# Task objective
Reproduce each line of the listing exactly.

- - - - -

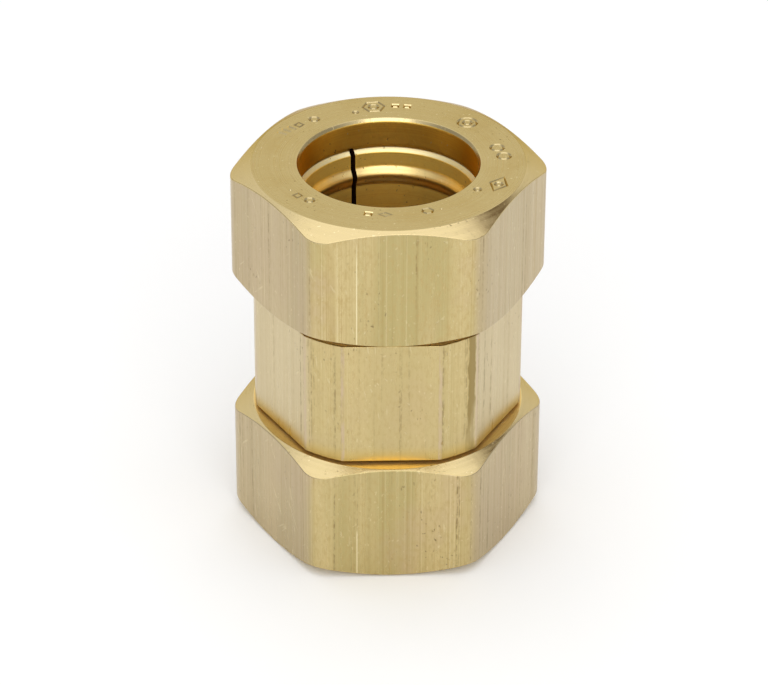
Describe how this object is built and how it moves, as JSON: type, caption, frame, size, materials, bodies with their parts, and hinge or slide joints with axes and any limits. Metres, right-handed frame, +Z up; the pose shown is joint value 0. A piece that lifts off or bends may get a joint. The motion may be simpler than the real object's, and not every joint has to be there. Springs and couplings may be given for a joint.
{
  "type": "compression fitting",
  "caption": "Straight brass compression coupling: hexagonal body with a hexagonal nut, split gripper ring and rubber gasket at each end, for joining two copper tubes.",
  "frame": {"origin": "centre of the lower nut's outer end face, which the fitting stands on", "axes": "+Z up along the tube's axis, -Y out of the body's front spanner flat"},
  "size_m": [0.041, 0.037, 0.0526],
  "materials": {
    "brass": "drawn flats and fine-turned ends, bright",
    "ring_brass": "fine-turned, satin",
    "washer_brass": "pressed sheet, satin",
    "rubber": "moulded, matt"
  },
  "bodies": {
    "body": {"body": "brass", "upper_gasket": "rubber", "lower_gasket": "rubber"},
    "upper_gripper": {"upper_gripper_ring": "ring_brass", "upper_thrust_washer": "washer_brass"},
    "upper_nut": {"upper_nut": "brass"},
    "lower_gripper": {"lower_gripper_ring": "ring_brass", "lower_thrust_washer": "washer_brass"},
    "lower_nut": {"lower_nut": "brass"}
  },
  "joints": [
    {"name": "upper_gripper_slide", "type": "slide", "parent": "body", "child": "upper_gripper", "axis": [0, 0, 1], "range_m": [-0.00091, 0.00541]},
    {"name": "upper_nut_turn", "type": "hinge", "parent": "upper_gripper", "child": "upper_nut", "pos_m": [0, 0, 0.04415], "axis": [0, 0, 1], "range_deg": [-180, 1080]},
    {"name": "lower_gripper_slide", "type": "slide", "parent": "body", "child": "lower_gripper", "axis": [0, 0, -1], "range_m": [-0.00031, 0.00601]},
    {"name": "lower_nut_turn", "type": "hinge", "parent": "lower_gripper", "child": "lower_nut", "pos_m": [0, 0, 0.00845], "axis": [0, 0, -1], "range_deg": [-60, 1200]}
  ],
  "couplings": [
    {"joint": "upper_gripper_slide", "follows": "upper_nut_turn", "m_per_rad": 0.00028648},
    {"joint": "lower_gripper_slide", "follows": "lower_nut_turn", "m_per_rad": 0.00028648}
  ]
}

- - - - -

# Reply
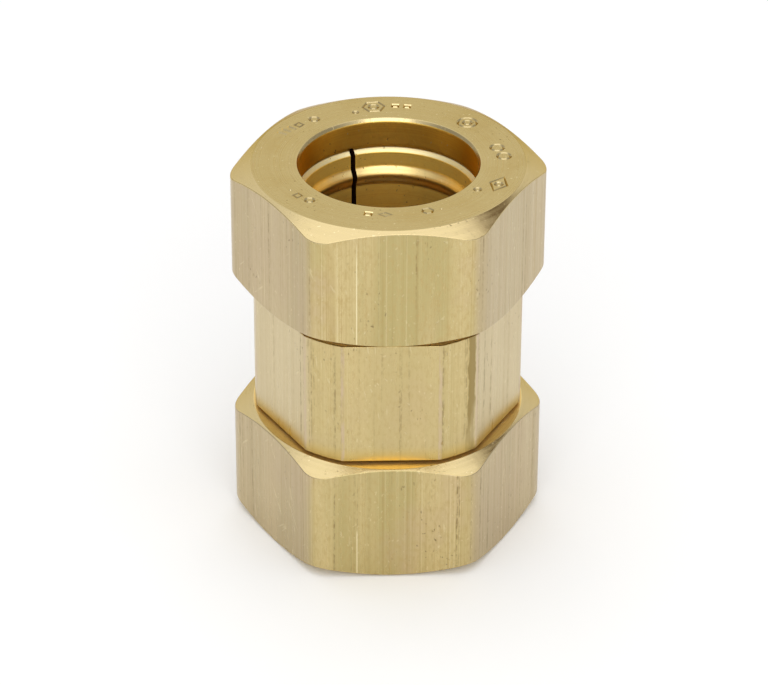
Describe how this object is built and how it moves, as JSON: type, caption, frame, size, materials, bodies with their parts, and hinge or slide joints with axes and any limits. Metres, right-handed frame, +Z up; the pose shown is joint value 0. A piece that lifts off or bends may get a joint. The motion may be simpler than the real object's, and not every joint has to be there. Springs and couplings may be given for a joint.
{
  "type": "compression fitting",
  "caption": "Straight brass compression coupling: hexagonal body with a hexagonal nut, split gripper ring and rubber gasket at each end, for joining two copper tubes.",
  "frame": {"origin": "centre of the lower nut's outer end face, which the fitting stands on", "axes": "+Z up along the tube's axis, -Y out of the body's front spanner flat"},
  "size_m": [0.041, 0.037, 0.0526],
  "materials": {
    "brass": "drawn flats and fine-turned ends, bright",
    "ring_brass": "fine-turned, satin",
    "washer_brass": "pressed sheet, satin",
    "rubber": "moulded, matt"
  },
  "bodies": {
    "body": {"body": "brass", "upper_gasket": "rubber", "lower_gasket": "rubber"},
    "upper_gripper": {"upper_gripper_ring": "ring_brass", "upper_thrust_washer": "washer_brass"},
    "upper_nut": {"upper_nut": "brass"},
    "lower_gripper": {"lower_gripper_ring": "ring_brass", "lower_thrust_washer": "washer_brass"},
    "lower_nut": {"lower_nut": "brass"}
  },
  "joints": [
    {"name": "upper_gripper_slide", "type": "slide", "parent": "body", "child": "upper_gripper", "axis": [0, 0, 1], "range_m": [-0.00091, 0.00541]},
    {"name": "upper_nut_turn", "type": "hinge", "parent": "upper_gripper", "child": "upper_nut", "pos_m": [0, 0, 0.04415], "axis": [0, 0, 1], "range_deg": [-180, 1080]},
    {"name": "lower_gripper_slide", "type": "slide", "parent": "body", "child": "lower_gripper", "axis": [0, 0, -1], "range_m": [-0.00031, 0.00601]},
    {"name": "lower_nut_turn", "type": "hinge", "parent": "lower_gripper", "child": "lower_nut", "pos_m": [0, 0, 0.00845], "axis": [0, 0, -1], "range_deg": [-60, 1200]}
  ],
  "couplings": [
    {"joint": "upper_gripper_slide", "follows": "upper_nut_turn", "m_per_rad": 0.00028648},
    {"joint": "lower_gripper_slide", "follows": "lower_nut_turn", "m_per_rad": 0.00028648}
  ]
}